- **Parts and joints as JSON**
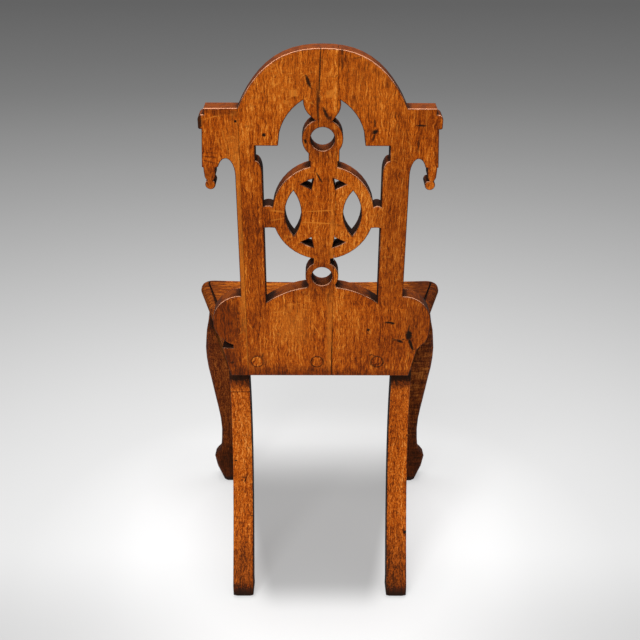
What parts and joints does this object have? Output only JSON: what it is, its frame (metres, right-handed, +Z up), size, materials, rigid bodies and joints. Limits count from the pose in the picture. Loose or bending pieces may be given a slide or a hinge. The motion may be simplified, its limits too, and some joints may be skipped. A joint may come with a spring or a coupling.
{
  "type": "hall chair",
  "caption": "Oak hall chair with a raked, pierced plank back under a round arch, a moulded plank seat, cabriole front legs and swept rear legs.",
  "frame": {"origin": "on the floor, under the middle of the bounding box", "axes": "+Z up, the chair faces -Y, +X to the sitter's left hand"},
  "size_m": [0.4784, 0.5032, 0.9127],
  "materials": {
    "back_oak": "waxed golden oak, polished on the edges",
    "seat_oak": "waxed oak, a little darker than the back",
    "front_leg_oak": "dark waxed oak with a ripple figure",
    "rear_leg_oak": "waxed golden oak, dark at the heel",
    "frame_oak": "oiled oak",
    "block_pine": "bare softwood",
    "pellet_oak": "waxed oak, flush with the back",
    "screw_steel": "dull steel"
  },
  "bodies": {
    "root": {"back_board_left": "back_oak", "back_board_middle": "back_oak", "back_board_right": "back_oak", "seat_board_front": "seat_oak", "seat_board_rear": "seat_oak", "pellet_1": "pellet_oak", "back_screw_1": "screw_steel", "pellet_2": "pellet_oak", "back_screw_2": "screw_steel", "pellet_3": "pellet_oak", "back_screw_3": "screw_steel", "rear_leg_right": "rear_leg_oak", "rear_leg_left": "rear_leg_oak", "rear_leg_head_left": "rear_leg_oak", "front_leg_left": "front_leg_oak", "front_leg_right": "front_leg_oak", "front_rail": "frame_oak", "back_rail": "frame_oak", "side_rail_left": "frame_oak", "corner_block_front_left": "block_pine", "seat_screw_front_left": "screw_steel", "corner_block_rear_left": "block_pine", "seat_screw_rear_left": "screw_steel", "side_rail_right": "frame_oak", "corner_block_front_right": "block_pine", "seat_screw_front_right": "screw_steel", "corner_block_rear_right": "block_pine", "seat_screw_rear_right": "screw_steel"}
  },
  "joints": []
}
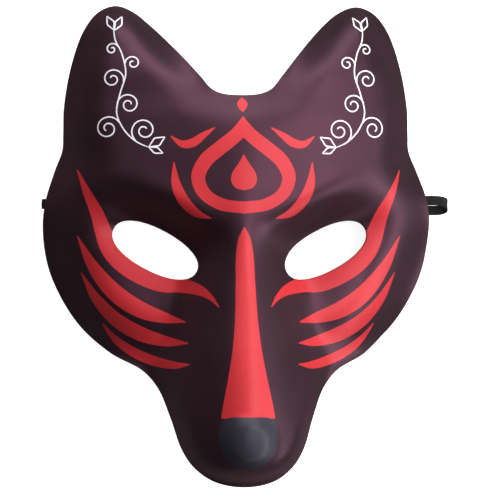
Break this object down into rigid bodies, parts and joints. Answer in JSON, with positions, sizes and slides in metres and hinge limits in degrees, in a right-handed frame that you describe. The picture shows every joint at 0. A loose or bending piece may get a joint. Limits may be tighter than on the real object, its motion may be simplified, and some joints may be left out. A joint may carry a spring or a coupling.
{
  "type": "kitsune mask",
  "caption": "Full-face fox mask moulded in dark foam, with upright ears, slanting eye holes, a long muzzle, red and white markings and a flat elastic strap.",
  "frame": {"origin": "middle of the shell's footprint, on the surface that its rim lies on", "axes": "+X towards the side of the ear on the right as the face is seen, +Y from the chin to the ears, +Z out of the face"},
  "size_m": [0.2026, 0.235, 0.0934],
  "materials": {
    "foam_skin": "satin printed skin on moulded foam",
    "elastic": "woven elastic"
  },
  "bodies": {
    "root": {"mask_shell": "foam_skin", "elastic_strap": "elastic"}
  },
  "joints": []
}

- **Task**
Return the line that contains "Break this object" and all lines after it, verbatim, and nothing else.

- **Solution for this problem**
Break this object down into rigid bodies, parts and joints. Answer in JSON, with positions, sizes and slides in metres and hinge limits in degrees, in a right-handed frame that you describe. The picture shows every joint at 0. A loose or bending piece may get a joint. Limits may be tighter than on the real object, its motion may be simplified, and some joints may be left out. A joint may carry a spring or a coupling.
{
  "type": "kitsune mask",
  "caption": "Full-face fox mask moulded in dark foam, with upright ears, slanting eye holes, a long muzzle, red and white markings and a flat elastic strap.",
  "frame": {"origin": "middle of the shell's footprint, on the surface that its rim lies on", "axes": "+X towards the side of the ear on the right as the face is seen, +Y from the chin to the ears, +Z out of the face"},
  "size_m": [0.2026, 0.235, 0.0934],
  "materials": {
    "foam_skin": "satin printed skin on moulded foam",
    "elastic": "woven elastic"
  },
  "bodies": {
    "root": {"mask_shell": "foam_skin", "elastic_strap": "elastic"}
  },
  "joints": []
}